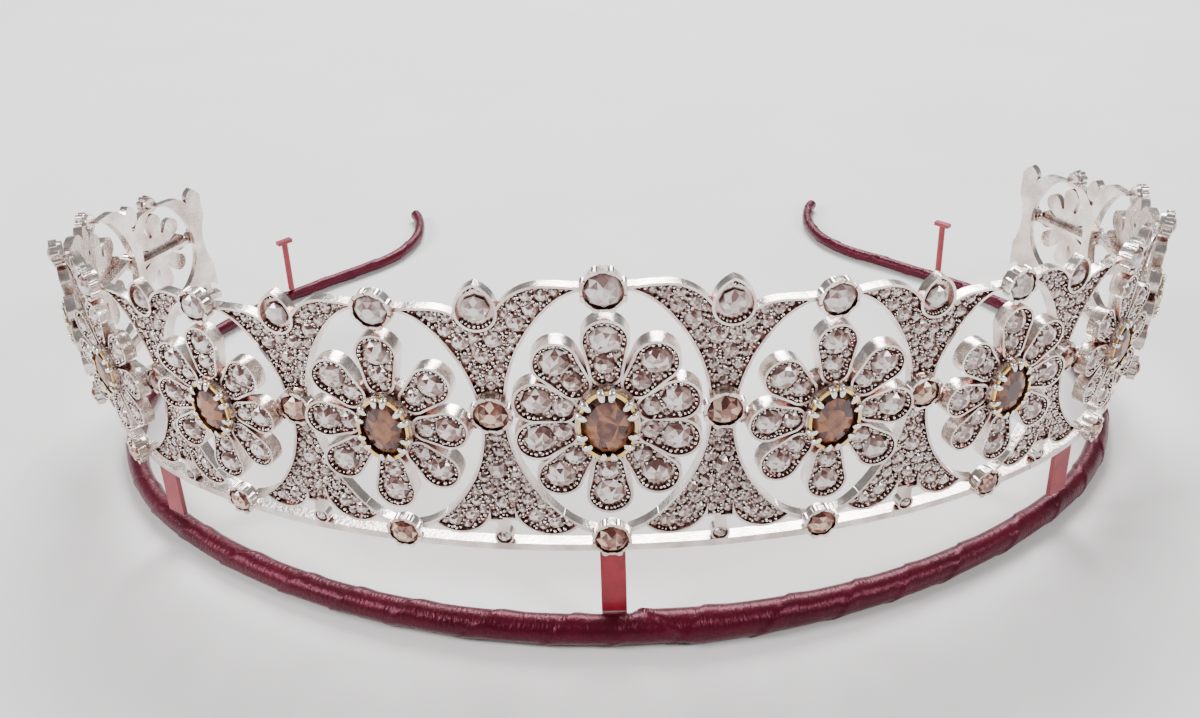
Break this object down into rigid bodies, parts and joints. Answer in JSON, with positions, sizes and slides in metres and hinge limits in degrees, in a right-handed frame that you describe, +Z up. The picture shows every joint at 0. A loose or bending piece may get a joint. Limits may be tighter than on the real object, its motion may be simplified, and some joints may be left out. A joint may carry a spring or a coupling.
{
  "type": "tiara",
  "caption": "Openwork tiara of graduated stone-set flower panels and leaf spacers on a base rail, with a ribbon-wrapped wire hoop under it.",
  "frame": {"origin": "middle of the footprint, on the surface that the tiara stands on", "axes": "+Z up; -Y to the front, where the middle flower faces; the tiara mirrors across X = 0"},
  "size_m": [0.1468, 0.1223, 0.0484],
  "materials": {
    "silver": "polished silver, darker in its recesses",
    "gold": "polished",
    "ribbon": "satin ribbon, wound round the wire",
    "red_metal": "satin",
    "brown_stone": "faceted",
    "collet_stone": "rose cut",
    "clear_stone": "rose cut"
  },
  "bodies": {
    "root": {"band": "silver", "hoop": "ribbon", "post_mid": "red_metal", "post_left": "red_metal", "post_right": "red_metal", "pin_left": "red_metal", "pin_right": "red_metal", "top_stones": "collet_stone", "waist_stones": "collet_stone", "rail_stones": "collet_stone", "bud_stones": "clear_stone", "flower_0": "silver", "flower_r1": "silver", "flower_r2": "silver", "flower_r3": "silver", "flower_r4": "silver", "flower_r5": "silver", "flower_r6": "silver", "flower_l1": "silver", "flower_l2": "silver", "flower_l3": "silver", "flower_l4": "silver", "flower_l5": "silver", "flower_l6": "silver", "stone_0": "brown_stone", "stone_r1": "brown_stone", "stone_r2": "brown_stone", "stone_r3": "brown_stone", "stone_r4": "brown_stone", "stone_r5": "brown_stone", "stone_r6": "brown_stone", "stone_l1": "brown_stone", "stone_l2": "brown_stone", "stone_l3": "brown_stone", "stone_l4": "brown_stone", "stone_l5": "brown_stone", "stone_l6": "brown_stone"}
  },
  "joints": []
}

···

Hand back the material above in full, exactly as written.

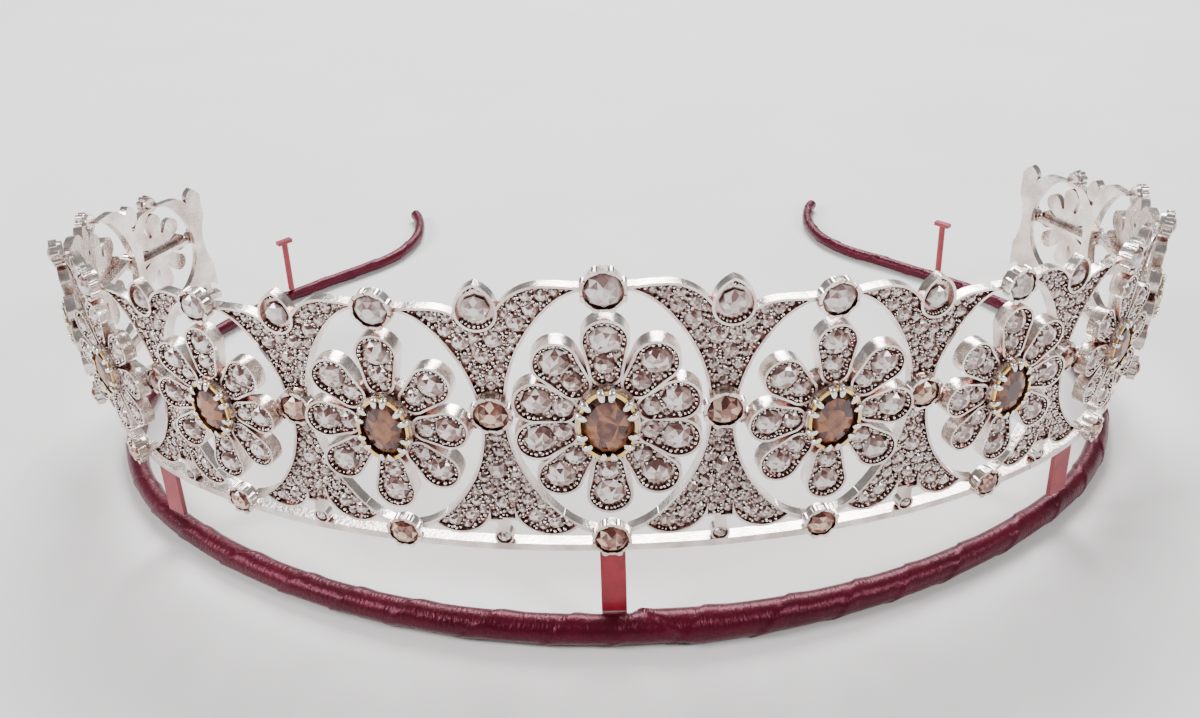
Break this object down into rigid bodies, parts and joints. Answer in JSON, with positions, sizes and slides in metres and hinge limits in degrees, in a right-handed frame that you describe, +Z up. The picture shows every joint at 0. A loose or bending piece may get a joint. Limits may be tighter than on the real object, its motion may be simplified, and some joints may be left out. A joint may carry a spring or a coupling.
{
  "type": "tiara",
  "caption": "Openwork tiara of graduated stone-set flower panels and leaf spacers on a base rail, with a ribbon-wrapped wire hoop under it.",
  "frame": {"origin": "middle of the footprint, on the surface that the tiara stands on", "axes": "+Z up; -Y to the front, where the middle flower faces; the tiara mirrors across X = 0"},
  "size_m": [0.1468, 0.1223, 0.0484],
  "materials": {
    "silver": "polished silver, darker in its recesses",
    "gold": "polished",
    "ribbon": "satin ribbon, wound round the wire",
    "red_metal": "satin",
    "brown_stone": "faceted",
    "collet_stone": "rose cut",
    "clear_stone": "rose cut"
  },
  "bodies": {
    "root": {"band": "silver", "hoop": "ribbon", "post_mid": "red_metal", "post_left": "red_metal", "post_right": "red_metal", "pin_left": "red_metal", "pin_right": "red_metal", "top_stones": "collet_stone", "waist_stones": "collet_stone", "rail_stones": "collet_stone", "bud_stones": "clear_stone", "flower_0": "silver", "flower_r1": "silver", "flower_r2": "silver", "flower_r3": "silver", "flower_r4": "silver", "flower_r5": "silver", "flower_r6": "silver", "flower_l1": "silver", "flower_l2": "silver", "flower_l3": "silver", "flower_l4": "silver", "flower_l5": "silver", "flower_l6": "silver", "stone_0": "brown_stone", "stone_r1": "brown_stone", "stone_r2": "brown_stone", "stone_r3": "brown_stone", "stone_r4": "brown_stone", "stone_r5": "brown_stone", "stone_r6": "brown_stone", "stone_l1": "brown_stone", "stone_l2": "brown_stone", "stone_l3": "brown_stone", "stone_l4": "brown_stone", "stone_l5": "brown_stone", "stone_l6": "brown_stone"}
  },
  "joints": []
}